[Begin SOURCE RECORDS]

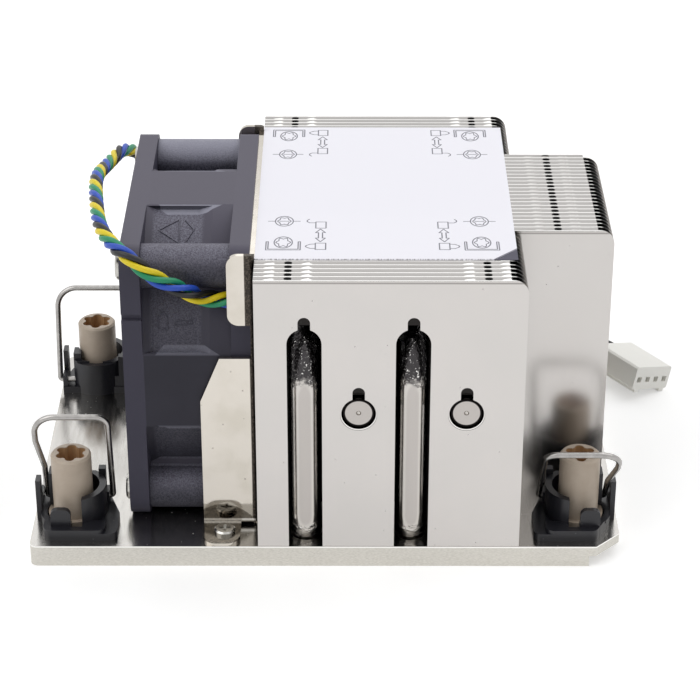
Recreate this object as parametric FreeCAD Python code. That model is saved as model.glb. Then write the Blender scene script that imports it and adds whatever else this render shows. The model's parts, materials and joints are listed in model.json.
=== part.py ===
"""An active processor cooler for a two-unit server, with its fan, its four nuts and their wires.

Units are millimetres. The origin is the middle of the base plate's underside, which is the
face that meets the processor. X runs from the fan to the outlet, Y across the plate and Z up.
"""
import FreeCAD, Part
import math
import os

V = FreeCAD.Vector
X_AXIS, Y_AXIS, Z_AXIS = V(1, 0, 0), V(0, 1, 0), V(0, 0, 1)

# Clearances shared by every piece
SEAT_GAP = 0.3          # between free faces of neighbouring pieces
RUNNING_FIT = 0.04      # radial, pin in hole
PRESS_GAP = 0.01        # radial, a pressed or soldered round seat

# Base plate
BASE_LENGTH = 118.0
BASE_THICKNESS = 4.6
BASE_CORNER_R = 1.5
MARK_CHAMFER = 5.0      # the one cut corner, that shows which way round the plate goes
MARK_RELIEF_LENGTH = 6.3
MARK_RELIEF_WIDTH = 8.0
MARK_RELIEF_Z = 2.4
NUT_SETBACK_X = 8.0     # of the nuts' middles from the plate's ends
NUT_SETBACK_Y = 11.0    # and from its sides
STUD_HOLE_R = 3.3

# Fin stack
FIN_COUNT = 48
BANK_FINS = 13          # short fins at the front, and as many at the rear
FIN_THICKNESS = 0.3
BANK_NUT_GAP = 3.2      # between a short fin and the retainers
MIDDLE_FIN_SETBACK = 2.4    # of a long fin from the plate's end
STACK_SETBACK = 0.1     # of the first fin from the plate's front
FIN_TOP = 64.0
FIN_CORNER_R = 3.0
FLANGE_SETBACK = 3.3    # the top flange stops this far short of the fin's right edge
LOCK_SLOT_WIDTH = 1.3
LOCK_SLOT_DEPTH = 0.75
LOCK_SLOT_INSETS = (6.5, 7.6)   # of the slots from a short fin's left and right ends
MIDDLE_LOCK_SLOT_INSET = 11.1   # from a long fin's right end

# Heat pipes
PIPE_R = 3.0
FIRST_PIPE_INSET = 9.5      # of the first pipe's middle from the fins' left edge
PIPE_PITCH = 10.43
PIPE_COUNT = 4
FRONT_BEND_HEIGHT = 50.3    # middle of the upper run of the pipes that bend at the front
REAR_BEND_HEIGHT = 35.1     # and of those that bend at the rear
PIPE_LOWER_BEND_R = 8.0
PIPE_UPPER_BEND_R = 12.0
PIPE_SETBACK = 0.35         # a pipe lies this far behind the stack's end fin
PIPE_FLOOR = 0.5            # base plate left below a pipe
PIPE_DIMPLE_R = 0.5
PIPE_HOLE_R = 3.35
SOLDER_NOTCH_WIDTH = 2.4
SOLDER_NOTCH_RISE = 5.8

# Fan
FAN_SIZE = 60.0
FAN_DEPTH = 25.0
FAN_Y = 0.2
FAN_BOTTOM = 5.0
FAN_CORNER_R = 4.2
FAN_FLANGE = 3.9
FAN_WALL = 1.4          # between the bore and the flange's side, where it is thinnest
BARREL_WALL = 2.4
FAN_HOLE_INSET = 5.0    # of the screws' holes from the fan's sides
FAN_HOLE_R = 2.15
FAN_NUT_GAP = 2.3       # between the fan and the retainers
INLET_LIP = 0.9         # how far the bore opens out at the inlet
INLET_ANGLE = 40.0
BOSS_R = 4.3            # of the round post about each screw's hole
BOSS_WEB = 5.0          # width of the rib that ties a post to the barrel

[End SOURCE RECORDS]
[Begin SOURCE RECORDS]

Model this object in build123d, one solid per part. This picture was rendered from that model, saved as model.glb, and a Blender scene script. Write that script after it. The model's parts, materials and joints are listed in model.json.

[End SOURCE RECORDS]

* OBJECTIVE
Copy the records above exactly, beginning at the line that contains "Recreate this object" and stopping after the line that contains "STUD_HOLE_R = 3.3".

* OUTPUT FOR THIS EXERCISE
Recreate this object as parametric FreeCAD Python code. That model is saved as model.glb. Then write the Blender scene script that imports it and adds whatever else this render shows. The model's parts, materials and joints are listed in model.json.
=== part.py ===
"""An active processor cooler for a two-unit server, with its fan, its four nuts and their wires.

Units are millimetres. The origin is the middle of the base plate's underside, which is the
face that meets the processor. X runs from the fan to the outlet, Y across the plate and Z up.
"""
import FreeCAD, Part
import math
import os

V = FreeCAD.Vector
X_AXIS, Y_AXIS, Z_AXIS = V(1, 0, 0), V(0, 1, 0), V(0, 0, 1)

# Clearances shared by every piece
SEAT_GAP = 0.3          # between free faces of neighbouring pieces
RUNNING_FIT = 0.04      # radial, pin in hole
PRESS_GAP = 0.01        # radial, a pressed or soldered round seat

# Base plate
BASE_LENGTH = 118.0
BASE_THICKNESS = 4.6
BASE_CORNER_R = 1.5
MARK_CHAMFER = 5.0      # the one cut corner, that shows which way round the plate goes
MARK_RELIEF_LENGTH = 6.3
MARK_RELIEF_WIDTH = 8.0
MARK_RELIEF_Z = 2.4
NUT_SETBACK_X = 8.0     # of the nuts' middles from the plate's ends
NUT_SETBACK_Y = 11.0    # and from its sides
STUD_HOLE_R = 3.3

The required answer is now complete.